In my first day of teaching I found my students asking questions about why the moves I was teaching looked so different on me…and after a few moments of thought it usually boiled down to “Well, because I’m also doing X with this muscle and Y with this muscle to make it look more Z.” with Z usually being “gooey, smooth, deep.” And then returning to the move to show it in basic form and then to show how, when they gained muscle control, the move could be done a bit more...”oomphy”. I also explained the ways I’ve added certain drills in my dance practice to build up that muscle control.
Doing the Jillian workouts has re-enforced many of my thoughts about where my dance body is weak. My dedication to making abdominal play a regular part of my dance practice for years made the abdominal sections of her workouts less challenging than I’d anticipated. The shimmy work and leg strength-building drills of the last year make all the squatting and deep lunges feel challenging but not impossible. And my dance struggles and my sporadic revisiting of arm-related dance DVDs in which I feel like my arms are on the cusp of being graceful came back to me as the workouts confirmed my solid cardio, my fairly strong legs and abs, and my comparatively pathetic t-rex arms.

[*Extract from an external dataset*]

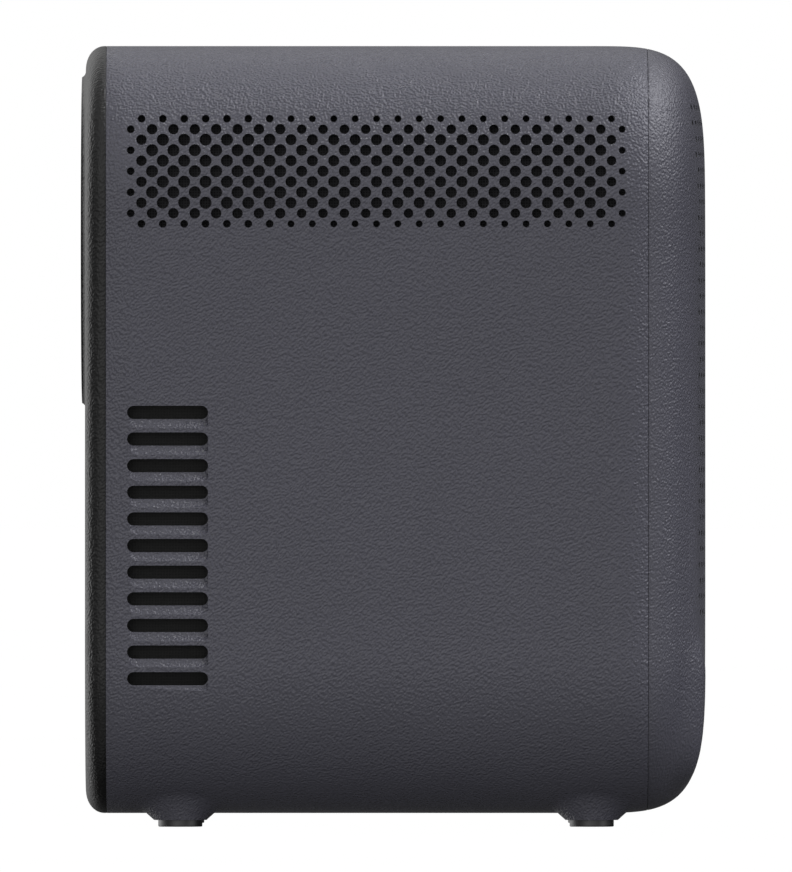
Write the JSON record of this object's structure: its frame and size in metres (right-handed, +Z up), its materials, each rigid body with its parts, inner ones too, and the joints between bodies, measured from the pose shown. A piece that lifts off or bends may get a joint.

Tonight (Monday) I’ll take it easy on my body. Tuesday night I am expecting a possible new student in my Zills & Drills and Turkish Basics classes, so tonight I’ll make sure I’ve thought through the lesson plans so they’re balanced enough for my regulars and not too confusing for a new face with a few years of experience. And I’ve made an appointment for a Thai massage on Thursday. It’s been a few years since I got one and it seems like a good way to celebrate 8 weeks of working out ….and I need one. On Saturday I dance (around 10pm) at a charity event raising money for the less fortunate up north.